# start of Data extract
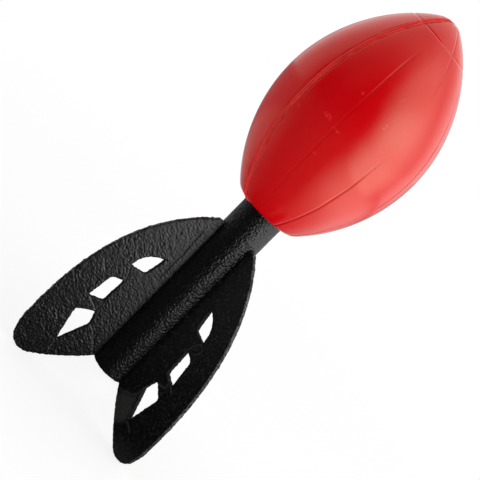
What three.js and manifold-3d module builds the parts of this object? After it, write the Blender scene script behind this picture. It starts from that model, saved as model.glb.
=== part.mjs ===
// A foam throwing toy: an oval foam head on a finned foam tail.
// Millimetres, +Z up. The toy stands nose up on the tips of its three fins.
// The origin is the centre of the tail shaft's cut end, and +Z runs through the nose.

import * as THREE from 'three';
import { mergeVertices } from 'three/addons/utils/BufferGeometryUtils.js';
import Module from 'manifold-3d';

// Tail shaft: an extruded foam rod, sawn square at both ends
const shaftDiameter = 27;
const shaftShowing = 131;

// Head: a foam moulding, widest a little behind its middle
const headDiameter = 95;
const noseOvalLength = 78;
const headBackLength = 67;
const backOvalLength = 81;
const ovalPower = 1.5;
const headFaceRounding = 3;
const socketDepth = 45;

// Nose tip: the oval gives way to a blunt, rounded end
const noseTipRadius = 6.3;
const noseTipTrim = 1.4;
const noseTipFlatShare = 0.64;

// Mould lines on the head: two raised parting lines and the shallow grooves between them
const mouldLines = 10;
const partingAzimuth = THREE.MathUtils.degToRad(57);
const mouldLineHalfWidth = 0.8;
const partingHeight = 0.5;
const grooveDepth = 0.45;
const noseRingRadius = 19;

// Fins: die-cut foam sheet
const finCount = 3;
const firstFinAzimuth = THREE.MathUtils.degToRad(90);
const finThickness = 3;
const finRootLength = 111;
const finHeight = 47;
const finSweep = 23.8;
const finFrontStep = 3;
const finTabDepth = 5;
const cutoutCorner = 1.6;

// Glue film between a piece and what it is bonded into
const glueFilm = 0.3;
const cutOverrun = 1;

// Facets
const shaftSegments = 48;
const noseStations = 20;
const backStations = 15;
const cornerSteps = 4;
const panelSteps = 4;
const curveSteps = 14;

const shaftRadius = shaftDiameter / 2;
const headRadius = headDiameter / 2;
const widestHeight = shaftShowing + headBackLength;

const foam = (name, color, roughness) =>
  new THREE.MeshStandardMaterial({ name, color, roughness, metalness: 0 });
const headFoam = foam('red moulded foam', 0xc8102e, 0.55);
const shaftFoam = foam('black extruded foam', 0x1d1d1e, 0.8);
const finFoam = foam('black sheet foam', 0x242425, 0.9);

const wasm = await Module();
wasm.setup();

function toSolid(geometry) {
  const bare = geometry.clone();
  bare.deleteAttribute('normal');
  bare.deleteAttribute('uv');
  const merged = mergeVertices(bare);
  const vertProperties = new Float32Array(merged.attributes.position.array);
  const triVerts = new Uint32Array(merged.index.array);
  return new wasm.Manifold(new wasm.Mesh({ numProp: 3, vertProperties, triVerts }));
}

function toGeometry(solid) {
  const mesh = solid.getMesh();
  const geometry = new THREE.BufferGeometry();
  geometry.setAttribute('position', new THREE.BufferAttribute(mesh.vertProperties, 3));
  geometry.setIndex(new THREE.BufferAttribute(mesh.triVerts, 1));
  geometry.computeVertexNormals();
  return geometry;
}

// A point of the oval, by its angle from the widest section: a softly pointed end, not a round one
function ovalPoint(angle, length) {
  const radius = headRadius * Math.cos(angle) ** ovalPower;
  return new THREE.Vector2(radius, widestHeight + length * Math.sin(angle));
}

// The head's section from the socket's floor, over the flat tail face and along the oval to the nose
function headProfile() {
  const socketRadius = shaftRadius + glueFilm;
  const socket = [
    new THREE.Vector2(0, shaftShowing + socketDepth),
    new THREE.Vector2(socketRadius, shaftShowing + socketDepth),
    new THREE.Vector2(socketRadius, shaftShowing),
  ];
  const faceCorner = ovalPoint(-Math.asin(headBackLength / backOvalLength), backOvalLength);
  const backAngle = Math.asin((headBackLength - headFaceRounding) / backOvalLength);
  const softEdge = new THREE.QuadraticBezierCurve(
    new THREE.Vector2(faceCorner.x - headFaceRounding, shaftShowing),
    faceCorner,
    ovalPoint(-backAngle, backOvalLength),
  );
  const back = Array.from({ length: backStations - 1 }, (_, i) =>
    ovalPoint(-backAngle * (1 - (i + 1) / backStations), backOvalLength));
  return [...socket, ...softEdge.getPoints(cornerSteps), ...back, ...noseProfile()];
}

const angleAtRadius = (radius) => Math.acos((radius / headRadius) ** (1 / ovalPower));

// The front half of the oval, with three close stations where the ring round the nose is pressed in
function noseProfile() {
  const ringAngle = angleAtRadius(noseRingRadius);
  const ringStep = mouldLineHalfWidth / noseOvalLength / Math.cos(ringAngle);
  const tipAngle = angleAtRadius(noseTipRadius);
  const spread = Array.from({ length: noseStations }, (_, i) => (i / noseStations) * tipAngle)
    .filter((angle) => Math.abs(angle - ringAngle) > 2 * ringStep);
  const angles = [...spread, ringAngle - ringStep, ringAngle, ringAngle + ringStep];
  const points = angles.sort((a, b) => a - b).map((angle) => {
    const point = ovalPoint(angle, noseOvalLength);
    return angle === ringAngle ? point.setX(point.x - grooveDepth) : point;
  });
  return [...points, ...tipProfile(ovalPoint(tipAngle, noseOvalLength))];
}

// From the oval's last point to the middle of the blunt tip
function tipProfile(edge) {
  const middle = new THREE.Vector2(0, widestHeight + noseOvalLength - noseTipTrim);
  const shoulder = new THREE.Vector2(edge.x * noseTipFlatShare, middle.y);
  return new THREE.QuadraticBezierCurve(edge, shoulder, middle).getPoints(cornerSteps);
}

// The columns of the turned head: each mould line gets its centre and two close edges
function headColumns() {
  const panel = 2 * Math.PI / mouldLines;
  const edge = mouldLineHalfWidth / headRadius;
  const columns = [];
  for (let line = 0; line < mouldLines; line += 1) {
    const centre = partingAzimuth + line * panel;
    const parting = line % (mouldLines / 2) === 0;
    columns.push({ azimuth: centre, rise: parting ? partingHeight : -grooveDepth });
    columns.push({ azimuth: centre + edge, rise: 0 });
    for (let step = 1; step < panelSteps; step += 1) {
      columns.push({ azimuth: centre + (panel * step) / panelSteps, rise: 0 });
    }
    columns.push({ azimuth: centre + panel - edge, rise: 0 });
  }
  return columns;
}

// A revolve whose columns are then gathered round the mould lines, which rise or sink on the oval only
function makeHead() {
  const profile = headProfile();
  const columns = headColumns();
  const geometry = new THREE.LatheGeometry(profile, columns.length);
  const position = geometry.attributes.position;
  for (let index = 0; index < position.count; index += 1) {
    const column = columns[Math.floor(index / profile.length) % columns.length];
    const point = profile[index % profile.length];
    const onOval = point.x > shaftRadius + glueFilm && point.y > shaftShowing;
    const fade = Math.min(1, point.x / noseRingRadius);
    const radius = onOval ? point.x + column.rise * fade : point.x;
    position.setXYZ(
      index,
      radius * Math.cos(column.azimuth),
      radius * Math.sin(column.azimuth),
      point.y,
    );
  }
  return toGeometry(toSolid(geometry));
}

// One slot for a fin's root tab, open at the shaft's cut end
function slotCutter(azimuth) {
  const depth = finTabDepth + glueFilm;
  const width = finThickness + 2 * glueFilm;
  const length = finRootLength + glueFilm;
  const slot = new THREE.BoxGeometry(depth + cutOverrun, width, length + cutOverrun);
  slot.translate(shaftRadius - depth + (depth + cutOverrun) / 2, 0, (length - cutOverrun) / 2);
  slot.rotateZ(azimuth);
  return toSolid(slot);
}

function makeShaft() {
  const length = shaftShowing + socketDepth - glueFilm;
  const rod = new THREE.CylinderGeometry(shaftRadius, shaftRadius, length, shaftSegments);
  rod.rotateX(Math.PI / 2);
  rod.translate(0, 0, length / 2);
  const slotted = finAzimuths().reduce(
    (solid, azimuth) => solid.subtract(slotCutter(azimuth)),
    toSolid(rod),
  );
  return toGeometry(slotted);
}

// A closed loop of edges whose corners are softened, as a cutting rule bends
function softLoop(edges) {
  const points = [];
  edges.forEach((edge, index) => {
    const next = edges[(index + 1) % edges.length];
    const share = cutoutCorner / edge.getLength();
    const nextShare = cutoutCorner / next.getLength();
    for (let step = 0; step <= cornerSteps; step += 1) {
      points.push(edge.getPointAt(share + ((1 - 2 * share) * step) / cornerSteps));
    }
    const corner = new THREE.QuadraticBezierCurve(
      edge.getPointAt(1 - share),
      next.getPoint(0),
      next.getPointAt(nextShare),
    );
    points.push(...corner.getPoints(cornerSteps).slice(1, -1));
  });
  return points;
}

// Corners of the three cut-outs, front to rear: shares of the root length and of the fin's height
const frontCutoutShares = [[0.653, 0.192], [0.524, 0.254], [0.513, 0.466]];
const frontCutoutBulgeShare = [0.619, 0.462];
const middleCutoutShares = [[0.408, 0.538], [0.428, 0.382], [0.269, 0.406], [0.245, 0.6]];
const rearCutoutShares = [
  [0.15, 0.596], [0.195, 0.419], [0.195, 0.374], [0.12, 0.321], [-0.06, 0.502],
];

const onFin = ([along, up]) => new THREE.Vector2(along * finRootLength, up * finHeight);

function cutoutEdges(shares) {
  const corners = shares.map(onFin);
  return corners.map((corner, i) =>
    new THREE.LineCurve(corner, corners[(i + 1) % corners.length]));
}

// The front cut-out's outer edge bulges, so a curve takes the place of its last straight edge
function frontCutoutEdges() {
  const edges = cutoutEdges(frontCutoutShares);
  const outer = edges.pop();
  return [...edges, new THREE.QuadraticBezierCurve(outer.v1, onFin(frontCutoutBulgeShare), outer.v2)];
}

// Handles of the fin's three outer curves: shares of root length, of sweep and of height
const leadingShares = [[0.793, 0.731], [0.454, 1]];
const tipShares = [[-0.8, 1], [-1, 0.92]];
const tipRearShare = 0.71;
const trailingShares = [[-1, 0.62], [-0.38, 0.17]];
const widestPointShare = -0.01;

// The fin in its own plane: x runs along the shaft from its cut end, y stands up from the shaft
function finOutline() {
  const ahead = ([along, up]) => [along * finRootLength, up * finHeight];
  const behind = ([along, up]) => [along * finSweep, up * finHeight];
  const outline = new THREE.Shape();
  outline.moveTo(0, -finTabDepth);
  outline.lineTo(finRootLength, -finTabDepth);
  outline.lineTo(finRootLength, finFrontStep);
  outline.bezierCurveTo(
    ...ahead(leadingShares[0]), ...ahead(leadingShares[1]), widestPointShare * finRootLength, finHeight);
  outline.bezierCurveTo(
    ...behind(tipShares[0]), ...behind(tipShares[1]), -finSweep, tipRearShare * finHeight);
  outline.bezierCurveTo(
    ...behind(trailingShares[0]), ...behind(trailingShares[1]), 0, 0);
  const cutouts = [frontCutoutEdges(), cutoutEdges(middleCutoutShares), cutoutEdges(rearCutoutShares)];
  outline.holes = cutouts.map((edges) => new THREE.Path(softLoop(edges)));
  return outline;
}

function makeFin() {
  const fin = new THREE.ExtrudeGeometry(finOutline(), {
    depth: finThickness,
    bevelEnabled: false,
    curveSegments: curveSteps,
  });
  fin.translate(0, shaftRadius, -finThickness / 2);
  const along = new THREE.Vector3(0, 0, 1);
  const outward = new THREE.Vector3(1, 0, 0);
  const across = new THREE.Vector3(0, 1, 0);
  fin.applyMatrix4(new THREE.Matrix4().makeBasis(along, outward, across));
  return fin;
}

function finAzimuths() {
  return Array.from({ length: finCount }, (_, i) => firstFinAzimuth + (i * 2 * Math.PI) / finCount);
}

function named(name, geometry, material) {
  const mesh = new THREE.Mesh(geometry, material);
  mesh.name = name;
  return mesh;
}

const toy = new THREE.Group();
toy.name = 'throwing_toy';
toy.add(named('foam_head', makeHead(), headFoam));
toy.add(named('tail_shaft', makeShaft(), shaftFoam));
finAzimuths().forEach((azimuth, index) => {
  const fin = named(`fin_${index + 1}`, makeFin(), finFoam);
  fin.rotation.z = azimuth;
  toy.add(fin);
});

export default toy;
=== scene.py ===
# A foam throwing toy for track and field practice: a red moulded foam head on a black foam
# tail with three die-cut fins. Everything is in metres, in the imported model's own frame:
# +Z runs through the nose, and the origin is the centre of the tail shaft's cut end.

import math

import bmesh
import bpy
import numpy as np
from mathutils import Matrix, Quaternion, Vector
from mathutils.bvhtree import BVHTree


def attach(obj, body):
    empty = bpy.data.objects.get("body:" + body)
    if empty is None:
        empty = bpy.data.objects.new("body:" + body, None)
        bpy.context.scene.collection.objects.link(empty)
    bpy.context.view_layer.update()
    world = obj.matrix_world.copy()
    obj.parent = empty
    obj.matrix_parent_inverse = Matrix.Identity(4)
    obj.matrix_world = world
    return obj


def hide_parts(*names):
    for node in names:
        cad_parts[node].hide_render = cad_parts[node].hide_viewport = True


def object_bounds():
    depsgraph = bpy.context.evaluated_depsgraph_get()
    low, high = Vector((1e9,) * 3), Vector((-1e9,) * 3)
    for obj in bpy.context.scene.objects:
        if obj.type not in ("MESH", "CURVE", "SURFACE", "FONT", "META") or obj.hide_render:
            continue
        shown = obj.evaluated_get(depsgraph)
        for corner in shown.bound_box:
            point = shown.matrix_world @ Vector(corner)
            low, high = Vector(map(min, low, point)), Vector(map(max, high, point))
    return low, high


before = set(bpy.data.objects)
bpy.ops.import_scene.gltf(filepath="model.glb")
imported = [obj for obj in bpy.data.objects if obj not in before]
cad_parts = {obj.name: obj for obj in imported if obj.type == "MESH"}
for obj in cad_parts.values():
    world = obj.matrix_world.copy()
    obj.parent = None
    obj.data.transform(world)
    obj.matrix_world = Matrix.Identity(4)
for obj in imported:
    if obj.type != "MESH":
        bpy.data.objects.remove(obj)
cad_box = [list(corner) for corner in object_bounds()]

MM = 0.001
BODY = "root"
MERGE_DISTANCE = 0.001 * MM

# A pattern's values as heights above and below the surface
CENTRED = {"To Min": -0.5, "To Max": 0.5}

# Head: an oval with a soft point, moulded round a socket for the shaft
HEAD_RADIUS = 47.5 * MM
WIDEST_HEIGHT = 198 * MM
NOSE_OVAL_LENGTH = 78 * MM
BACK_LENGTH = 67 * MM
BACK_OVAL_LENGTH = 81 * MM
OVAL_POWER = 1.5
FACE_ROUNDING = 3 * MM
NOSE_TIP_RADIUS = 6.3 * MM
NOSE_TIP_TRIM = 1.4 * MM
NOSE_TIP_FLAT_SHARE = 0.64
SOCKET_DEPTH = 45 * MM
GLUE_FILM = 0.3 * MM

# Mould lines on the head
MOULD_LINES = 10
PARTING_AZIMUTH = math.radians(57)
PANEL_ANGLE = 2 * math.pi / MOULD_LINES
PARTING_EVERY = 5
PARTING_DRIFT = math.radians(3)
CORE_LEAN = 0.029
CORE_LEAN_AZIMUTH = math.radians(9)
CORE_OFFSET_SHARE = 0.5
NOSE_RING_RADIUS = 20.4 * MM

# Section of the flash left along a parting line, from its middle outwards: shares of its half
# width, and heights. The last height is the level of the skin.
FLASH_SECTION = [(0.0, 0.1), (0.18, 0.4), (0.4, 1.0), (0.56, 0.6), (0.74, 0.1), (1.0, 0.45)]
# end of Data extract
Aim:
Exactly those lines that run from the line with "const toy = new THREE.Group();" through the line with "if obj.type not" are to be reproduced; both end lines belong to the range.

Response for this exercise:
const toy = new THREE.Group();
toy.name = 'throwing_toy';
toy.add(named('foam_head', makeHead(), headFoam));
toy.add(named('tail_shaft', makeShaft(), shaftFoam));
finAzimuths().forEach((azimuth, index) => {
  const fin = named(`fin_${index + 1}`, makeFin(), finFoam);
  fin.rotation.z = azimuth;
  toy.add(fin);
});

export default toy;
=== scene.py ===
# A foam throwing toy for track and field practice: a red moulded foam head on a black foam
# tail with three die-cut fins. Everything is in metres, in the imported model's own frame:
# +Z runs through the nose, and the origin is the centre of the tail shaft's cut end.

import math

import bmesh
import bpy
import numpy as np
from mathutils import Matrix, Quaternion, Vector
from mathutils.bvhtree import BVHTree


def attach(obj, body):
    empty = bpy.data.objects.get("body:" + body)
    if empty is None:
        empty = bpy.data.objects.new("body:" + body, None)
        bpy.context.scene.collection.objects.link(empty)
    bpy.context.view_layer.update()
    world = obj.matrix_world.copy()
    obj.parent = empty
    obj.matrix_parent_inverse = Matrix.Identity(4)
    obj.matrix_world = world
    return obj


def hide_parts(*names):
    for node in names:
        cad_parts[node].hide_render = cad_parts[node].hide_viewport = True


def object_bounds():
    depsgraph = bpy.context.evaluated_depsgraph_get()
    low, high = Vector((1e9,) * 3), Vector((-1e9,) * 3)
    for obj in bpy.context.scene.objects:
        if obj.type not in ("MESH", "CURVE", "SURFACE", "FONT", "META") or obj.hide_render:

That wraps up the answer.